#### [SUPPLIED MATERIAL]
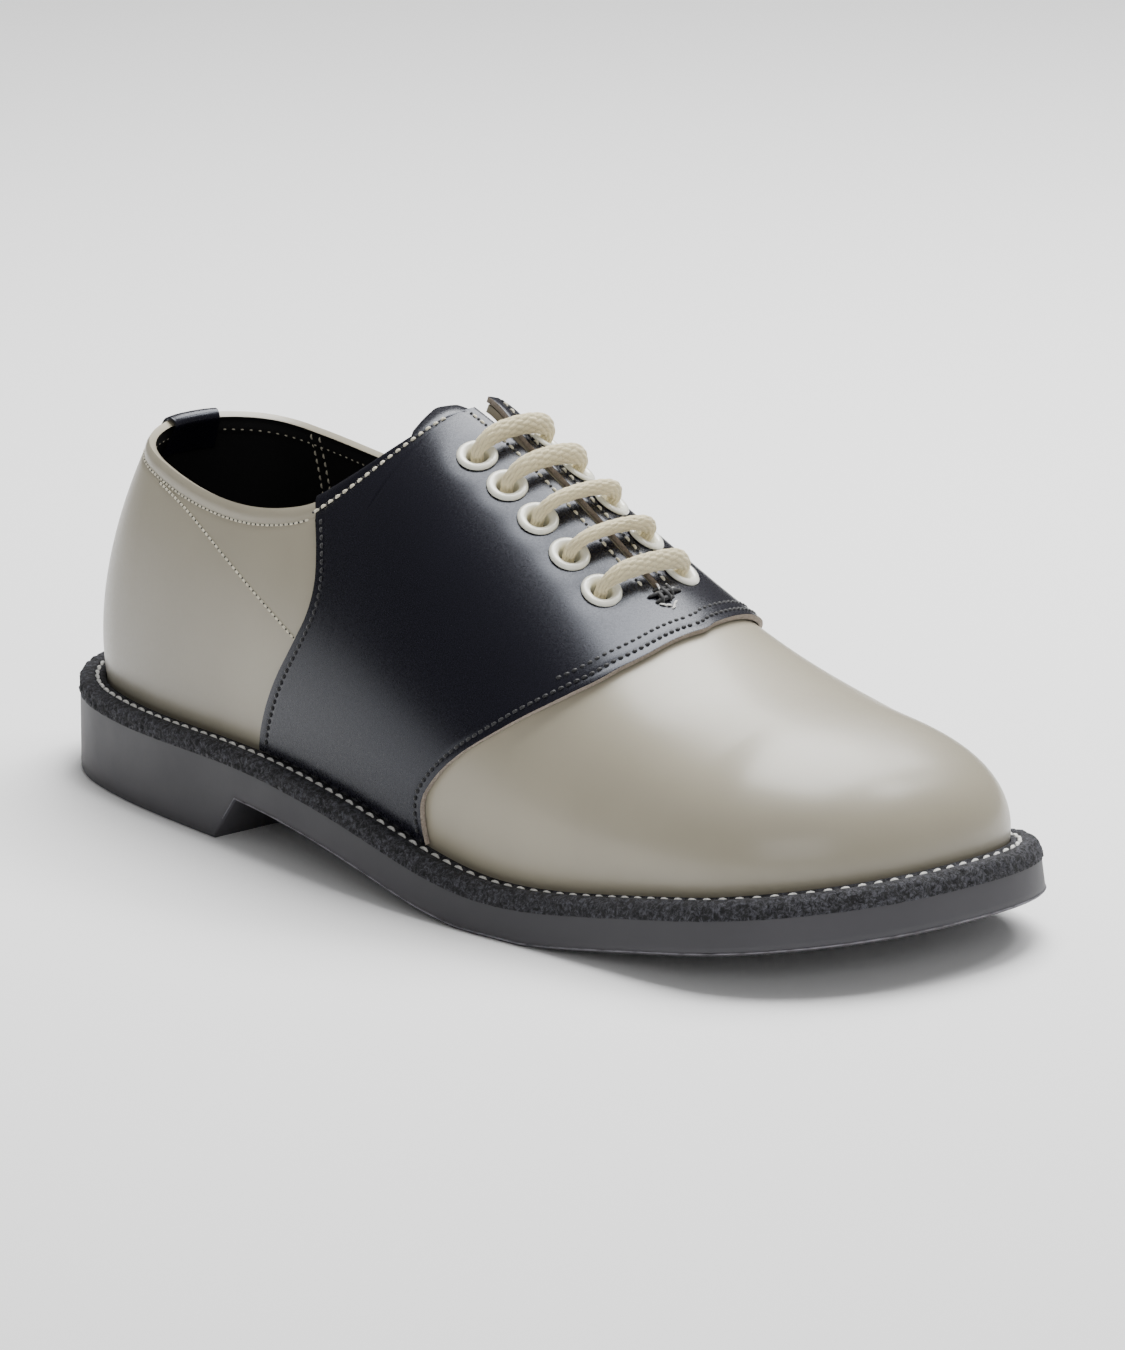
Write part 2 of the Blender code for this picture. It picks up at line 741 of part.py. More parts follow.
def across_axes(axis):
    """Two directions square to an axis"""
    first = np.cross(axis, (1.0, 0.0, 0.0))
    first /= np.linalg.norm(first)
    return first, np.cross(axis, first)


def circle(solid, name, centre, axis, radius, height):
    """The keys of a ring of points about an axis"""
    first, second = across_axes(axis)
    keys = []
    for i in range(EYELET_SIDES):
        angle = 2 * math.pi * i / EYELET_SIDES
        spoke = radius * (math.cos(angle) * first + math.sin(angle) * second)
        solid.point((name, i), centre + spoke + height * axis)
        keys.append((name, i))
    return keys


def build_eyelet(name, side, pair, look):
    solid = Solid()
    centre, axis = eyelet_seat(side, pair)
    seat = SADDLE_LIFT + SADDLE_WALL + MEETING_GAP
    profile = (
        (EYELET_BORE, -UPPER_WALL - MEETING_GAP),
        (EYELET_BARREL, -UPPER_WALL - MEETING_GAP),
        (EYELET_BARREL, seat),
        (EYELET_FLANGE, seat),
        (EYELET_FLANGE - EYELET_RIM, seat + 0.7 * EYELET_RISE),
        (EYELET_FLANGE - EYELET_CROWN, seat + EYELET_RISE),
        (EYELET_BORE, seat + 0.6 * EYELET_RISE),
    )
    rows = [circle(solid, n, centre, axis, *step) for n, step in enumerate(profile)]
    for row, following in zip(rows, rows[1:] + rows[:1]):
        solid.strip(row, following, closed=True)
    return solid.finish(name, look)


def cut_eyelet_holes(leather, clearance):
    """Holes through a leather piece for every eyelet's barrel"""
    for side in (1, -1):
        for pair in range(EYELET_PAIRS):
            centre, axis = eyelet_seat(side, pair)
            radius = EYELET_BARREL + clearance
            solid = Solid()
            foot = circle(solid, "foot", centre, axis, radius, -HOLE_CUT_REACH)
            head = circle(solid, "head", centre, axis, radius, HOLE_CUT_REACH)
            solid.face(foot)
            solid.face(head)
            solid.strip(foot, head, closed=True)
            cutter = solid.finish("cut_%s_%d_%d" % (leather.name, side, pair), None)
            cutter.hide_render = True
            cutter.display_type = "WIRE"
            hole = leather.modifiers.new("eyelet hole", "BOOLEAN")
            hole.operation = "DIFFERENCE"
            hole.object = cutter


class Lacing:
    """The lace's way, as knots of (point, half width, half thickness)"""

    def __init__(self):
        self.knots = []

    def add(self, pair, side, climb, lift, half_width, half_thick, shift=0.0):
        """A knot beside a pair, at a height over the last, moved up the wall by shift"""
        turn = turn_at(EYELET_FIRST + pair * EYELET_STEP, side, -WELT_REACH)
        step = last_point(turn, climb) - last_point(turn, climb - 0.01)
        climb = climb + shift * 0.01 / np.linalg.norm(step)
        self.knots.append((over_last(turn, climb, lift), half_width, half_thick))

    def through(self, side, pair, upwards):
        """Through an eyelet, from the inside out or back in"""
        for lift in LACE_HOLE_LIFTS if upwards else LACE_HOLE_LIFTS[::-1]:
            self.add(pair, side, EYELET_CLIMBS[side], lift, LACE_HOLE_HALF, LACE_HOLE_HALF)

    def bar(self, side, pair):
        """An arched bar from one side over the slit to the other"""
        for half, shares in ((side, (0.30, 0.75)), (-side, (0.75, 0.30))):
            for share in shares:
                climb = EYELET_CLIMBS[half] + (1 - EYELET_CLIMBS[half]) * share
                self.add(pair, half, climb, LACE_ARCH, LACE_BAR_HALF_WIDTH,
                         LACE_BAR_HALF_THICK)

    def run(self, side, start, end, shift=0.0):
        """A hidden run under the facing, from one pair to another"""
        shares = (0.35, 0.65) if abs(end - start) == 1 else (0.2, 0.5, 0.8)
        for share in shares:
            self.hidden(side, start + share * (end - start), shift)

    def hidden(self, side, pair, shift=0.0):
        self.add(pair, side, EYELET_CLIMBS[side], -LACE_RUN_DEPTH, LACE_RUN_HALF_WIDTH,
                 LACE_RUN_HALF_THICK, shift)


def build_lace(look):
    """One braid laced in straight bars, its two ends left inside by the top eyelets.

    Pairs are counted from the top. It comes up by the second on the little-toe side and
    crosses, runs to the fourth and crosses back, goes on to the fifth, runs back to the
    third, and ends over the first, so that one straight bar crosses every pair.
    """
    way = Lacing()
    way.hidden(1, 0.55)
    way.through(1, 1, True)
    way.bar(1, 1)
    way.through(-1, 1, False)
    way.run(-1, 1, 3, -LACE_SIDESTEP)
    way.through(-1, 3, True)
    way.bar(-1, 3)
    way.through(1, 3, False)
    way.run(1, 3, 4)
    way.through(1, 4, True)
    way.bar(1, 4)
    way.through(-1, 4, False)
    way.run(-1, 4, 2, LACE_SIDESTEP)
    way.through(-1, 2, True)
    way.bar(-1, 2)
    way.through(1, 2, False)
    way.run(1, 2, 0, LACE_SIDESTEP)
    way.through(1, 0, True)
    way.bar(1, 0)
    way.through(-1, 0, False)
    way.hidden(-1, 0.45)
    return braid("lace", way.knots, look)


def cut_corners(rows):
    """One round of corner cutting, which turns a chain of knots into a smooth curve"""
    near = 0.75 * rows[:-1] + 0.25 * rows[1:]
    far = 0.25 * rows[:-1] + 0.75 * rows[1:]
    middle = np.empty((2 * len(near), rows.shape[1]))
    middle[0::2] = near
    middle[1::2] = far
    return np.vstack([rows[:1], middle, rows[-1:]])


def smooth_route(knots):
    """Even stations of (point, half width, half thickness) on a smooth curve"""
    rows = np.array([[*point, wide, thick] for point, wide, thick in knots])
    for _ in range(LACE_CORNER_CUTS):
        rows = cut_corners(rows)
    steps = np.linalg.norm(np.diff(rows[:, :3], axis=0), axis=1)
    walked = np.append(0, np.cumsum(steps))
    even = np.linspace(0, walked[-1], int(round(walked[-1] / LACE_STEP)) + 1)
    return np.column_stack([np.interp(even, walked, rows[:, n]) for n in range(5)])


def braid(name, knots, look):
    """An oval tube along a route, its flat side kept towards the last"""
    solid = Solid()
    route = smooth_route(knots)
    points = route[:, :3]
    tangents = np.gradient(points, axis=0)
    tangents /= np.linalg.norm(tangents, axis=1)[:, None]
    wide_axis = np.cross(tangents[0], (0.0, 0.0, 1.0))
    rows = []
    for i, (point, tangent) in enumerate(zip(points, tangents)):
        wide_axis = wide_axis - tangent * np.dot(wide_axis, tangent)
        wide_axis /= np.linalg.norm(wide_axis)
        thick_axis = np.cross(tangent, wide_axis)
        keys = []
        for n in range(LACE_SIDES):
            angle = 2 * math.pi * (n + 0.5) / LACE_SIDES
            spoke = (math.cos(angle) * route[i, 3] * wide_axis
                     + math.sin(angle) * route[i, 4] * thick_axis)
            solid.point((i, n), point + spoke)
            keys.append((i, n))
        rows.append(keys)
    for one, two in zip(rows, rows[1:]):
        solid.strip(one, two, closed=True)
    solid.face(rows[0])
    solid.face(rows[-1])
    return solid.finish(name, look)


def main():
    for old in list(bpy.data.objects):
        bpy.data.objects.remove(old, do_unlink=True)
    greige = material("greige_leather", (0.36, 0.33, 0.28), 0.45)
    black = material("black_leather", (0.016, 0.016, 0.022), 0.25)
    lining = material("black_lining", (0.010, 0.010, 0.011), 0.65)
    fibre = material("black_welt_leather", (0.020, 0.020, 0.022), 0.85)
    rubber = material("black_rubber", (0.070, 0.070, 0.078), 0.55)
    enamel = material("ivory_enamel", (0.80, 0.80, 0.70), 0.30)
    cotton = material("oatmeal_cotton", (0.62, 0.54, 0.40), 0.90)

    build_outsole(rubber)
    build_welt(fibre)
    build_insole(lining)
    upper = build_upper(greige)
    saddle = build_saddle(black)
    cut_eyelet_holes(upper, MEETING_GAP)
    cut_eyelet_holes(saddle, MEETING_GAP)
    build_tongue(lining)
    build_heel_tab(lining)
    for side, word in ((1, "lateral"), (-1, "medial")):
        for pair in range(EYELET_PAIRS):
            build_eyelet("eyelet_%s_%d" % (word, pair + 1), side, pair, enamel)
    build_lace(cotton)


main()
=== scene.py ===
"""The looks of a right-foot saddle shoe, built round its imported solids.

The leather pieces are lasted over the same last that shapes the solids, then sewn, eyeleted
and laced, and the shoe stands on a pale studio floor. Measures run along the sole from the
heel, across it (positive to the little-toe side) and up from the floor; place() turns them
into the frame, where the toe looks along -Y. Tables hold millimetres and plain shares.
"""

import math
from collections import namedtuple

import bmesh
import bpy
import numpy as np
from bpy.props import FloatProperty, FloatVectorProperty, PointerProperty
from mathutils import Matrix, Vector, noise


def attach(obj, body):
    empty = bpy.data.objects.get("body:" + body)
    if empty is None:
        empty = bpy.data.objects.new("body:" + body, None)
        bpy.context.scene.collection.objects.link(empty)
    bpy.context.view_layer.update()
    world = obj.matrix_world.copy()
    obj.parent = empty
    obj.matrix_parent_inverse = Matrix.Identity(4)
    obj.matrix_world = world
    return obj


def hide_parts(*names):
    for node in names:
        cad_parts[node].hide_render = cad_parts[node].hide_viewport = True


bl_info = {
    "name": "Saddle shoe",
    "version": (1, 0, 0),
    "blender": (4, 5, 0),
    "location": "3D View > Sidebar > Shoe",
    "description": "Lasts, sews and laces a saddle shoe round its solids",
    "category": "Object",
}

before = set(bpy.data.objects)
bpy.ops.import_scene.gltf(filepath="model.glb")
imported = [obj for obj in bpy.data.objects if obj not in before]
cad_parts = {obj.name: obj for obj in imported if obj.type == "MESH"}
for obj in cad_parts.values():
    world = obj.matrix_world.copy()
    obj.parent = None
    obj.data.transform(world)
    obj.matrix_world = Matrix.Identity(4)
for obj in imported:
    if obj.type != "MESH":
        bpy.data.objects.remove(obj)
BODY = "root"
MM = 0.001

# Sizes shared with the solids
SOLE_LENGTH = 304 * MM
WELT_THICK = 3.4 * MM
WELT_REACH = 7.0 * MM
MEETING_GAP = 0.3 * MM
FORE_SOLE_THICK = 9.6 * MM
SOLE_FLARE = 2.0 * MM
FLARE_START = 100.0 * MM
FLARE_FULL = 180.0 * MM
SOLE_BEVEL = 0.8 * MM
BREAST_FOOT = 91.5 * MM
BREAST_HEAD = 101.5 * MM
SADDLE_LIFT = 0.4 * MM
INSOLE_INSET = 9.9 * MM
HEEL_ROUND = 34.0 * MM
TOE_ROUND = 38.7 * MM
END_FULLNESS = 2.5
TOE_SWING = -13.0 * MM
SWING_START = 150.0 * MM
SLIT_START = 140.0 * MM
SLIT_END = 203.0 * MM
SLIT_HALF_TOP = 1.5 * MM
SLIT_HALF_END = 0.6 * MM
LEVEL_SHARE = 0.40
FOLLOW_POWER = 2.5

# The welt's outer edge: half widths across the sole, closed by two rounded ends
WidthRow = namedtuple("WidthRow", "along lateral medial")
SOLE_WIDTHS = [WidthRow(*row) for row in (
    (0, 27.3, 27.4), (40, 41.0, 39.5), (90, 48.0, 34.0), (130, 52.0, 33.5), (165, 54.2, 41.0),
    (200, 54.6, 50.0), (235, 53.2, 54.5), (270, 52.4, 50.5), (304, 44.4, 45.6))]

# The height of the welt's upper face
HeightRow = namedtuple("HeightRow", "along top")
WELT_HEIGHTS = [HeightRow(*row) for row in (
    (0, 25.3), (55, 24.6), (110, 24.9), (155, 20.0), (200, 12.7), (250, 18.0), (304, 26.0))]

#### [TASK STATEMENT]
Exactly and only the lines from the line that contains "build_outsole(rubber)" through the line that contains "bpy.context.view_layer.update()" are to be repeated as they stand.

#### [WRITTEN SOLUTION]
    build_outsole(rubber)
    build_welt(fibre)
    build_insole(lining)
    upper = build_upper(greige)
    saddle = build_saddle(black)
    cut_eyelet_holes(upper, MEETING_GAP)
    cut_eyelet_holes(saddle, MEETING_GAP)
    build_tongue(lining)
    build_heel_tab(lining)
    for side, word in ((1, "lateral"), (-1, "medial")):
        for pair in range(EYELET_PAIRS):
            build_eyelet("eyelet_%s_%d" % (word, pair + 1), side, pair, enamel)
    build_lace(cotton)


main()
=== scene.py ===
"""The looks of a right-foot saddle shoe, built round its imported solids.

The leather pieces are lasted over the same last that shapes the solids, then sewn, eyeleted
and laced, and the shoe stands on a pale studio floor. Measures run along the sole from the
heel, across it (positive to the little-toe side) and up from the floor; place() turns them
into the frame, where the toe looks along -Y. Tables hold millimetres and plain shares.
"""

import math
from collections import namedtuple

import bmesh
import bpy
import numpy as np
from bpy.props import FloatProperty, FloatVectorProperty, PointerProperty
from mathutils import Matrix, Vector, noise


def attach(obj, body):
    empty = bpy.data.objects.get("body:" + body)
    if empty is None:
        empty = bpy.data.objects.new("body:" + body, None)
        bpy.context.scene.collection.objects.link(empty)
    bpy.context.view_layer.update()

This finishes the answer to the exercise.